Reproduce the following material exactly, including every line.

++++ Supplied material

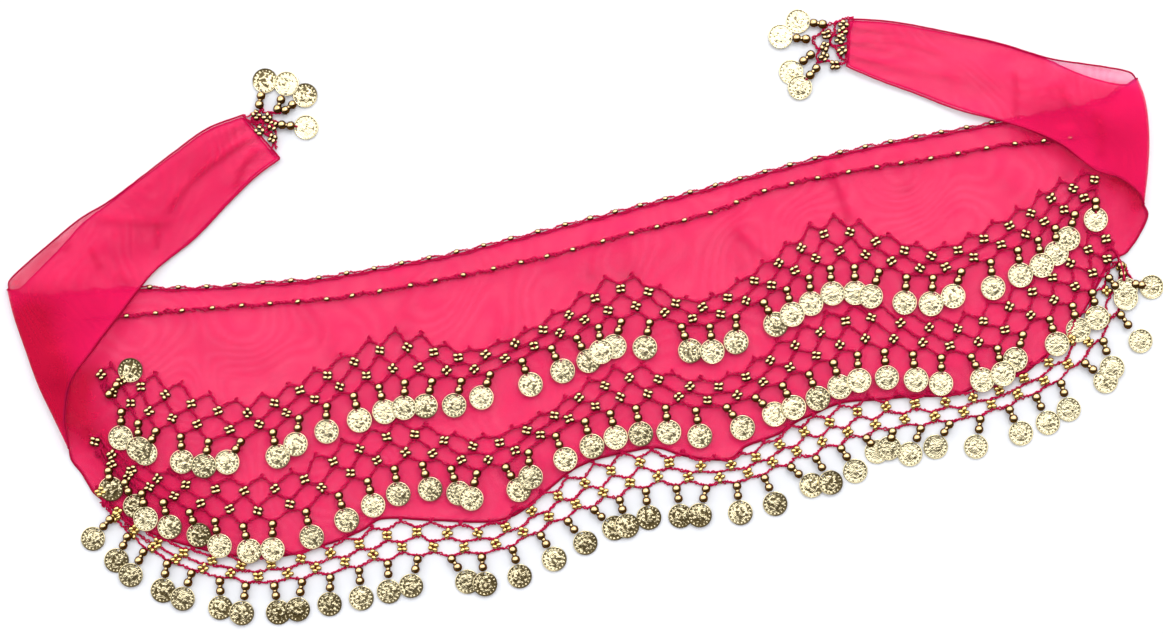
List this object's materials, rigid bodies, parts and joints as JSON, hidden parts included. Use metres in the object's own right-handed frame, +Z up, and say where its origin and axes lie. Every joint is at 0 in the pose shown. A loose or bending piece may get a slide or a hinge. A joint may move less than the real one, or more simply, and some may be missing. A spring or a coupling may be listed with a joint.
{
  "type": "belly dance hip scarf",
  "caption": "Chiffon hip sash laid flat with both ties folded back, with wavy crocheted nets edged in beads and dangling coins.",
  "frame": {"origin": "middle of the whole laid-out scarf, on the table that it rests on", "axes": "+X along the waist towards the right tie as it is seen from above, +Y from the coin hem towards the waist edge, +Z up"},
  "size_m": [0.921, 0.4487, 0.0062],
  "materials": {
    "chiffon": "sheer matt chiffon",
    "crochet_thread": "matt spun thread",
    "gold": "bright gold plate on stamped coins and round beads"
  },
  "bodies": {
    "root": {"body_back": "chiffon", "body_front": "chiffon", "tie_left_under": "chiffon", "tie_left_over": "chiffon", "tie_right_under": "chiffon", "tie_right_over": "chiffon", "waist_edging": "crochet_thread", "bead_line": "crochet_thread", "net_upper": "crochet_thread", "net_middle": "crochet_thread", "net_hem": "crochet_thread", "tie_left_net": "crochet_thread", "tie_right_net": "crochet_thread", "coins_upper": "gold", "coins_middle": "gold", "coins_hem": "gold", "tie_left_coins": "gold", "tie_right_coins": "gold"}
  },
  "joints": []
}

++++++++

Exercise solution
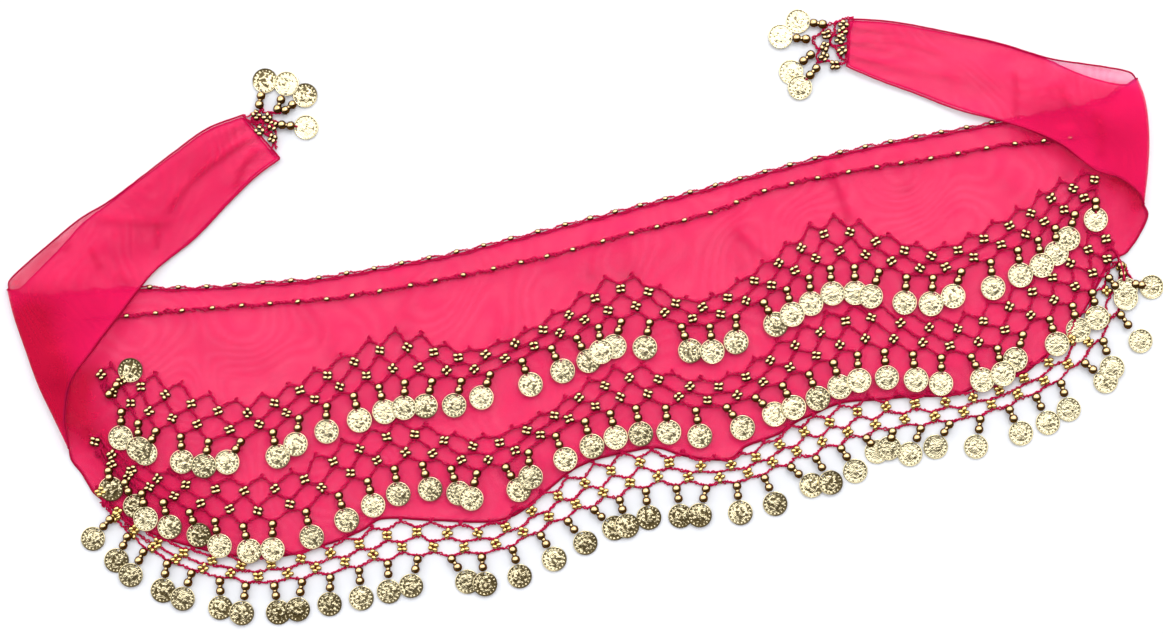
List this object's materials, rigid bodies, parts and joints as JSON, hidden parts included. Use metres in the object's own right-handed frame, +Z up, and say where its origin and axes lie. Every joint is at 0 in the pose shown. A loose or bending piece may get a slide or a hinge. A joint may move less than the real one, or more simply, and some may be missing. A spring or a coupling may be listed with a joint.
{
  "type": "belly dance hip scarf",
  "caption": "Chiffon hip sash laid flat with both ties folded back, with wavy crocheted nets edged in beads and dangling coins.",
  "frame": {"origin": "middle of the whole laid-out scarf, on the table that it rests on", "axes": "+X along the waist towards the right tie as it is seen from above, +Y from the coin hem towards the waist edge, +Z up"},
  "size_m": [0.921, 0.4487, 0.0062],
  "materials": {
    "chiffon": "sheer matt chiffon",
    "crochet_thread": "matt spun thread",
    "gold": "bright gold plate on stamped coins and round beads"
  },
  "bodies": {
    "root": {"body_back": "chiffon", "body_front": "chiffon", "tie_left_under": "chiffon", "tie_left_over": "chiffon", "tie_right_under": "chiffon", "tie_right_over": "chiffon", "waist_edging": "crochet_thread", "bead_line": "crochet_thread", "net_upper": "crochet_thread", "net_middle": "crochet_thread", "net_hem": "crochet_thread", "tie_left_net": "crochet_thread", "tie_right_net": "crochet_thread", "coins_upper": "gold", "coins_middle": "gold", "coins_hem": "gold", "tie_left_coins": "gold", "tie_right_coins": "gold"}
  },
  "joints": []
}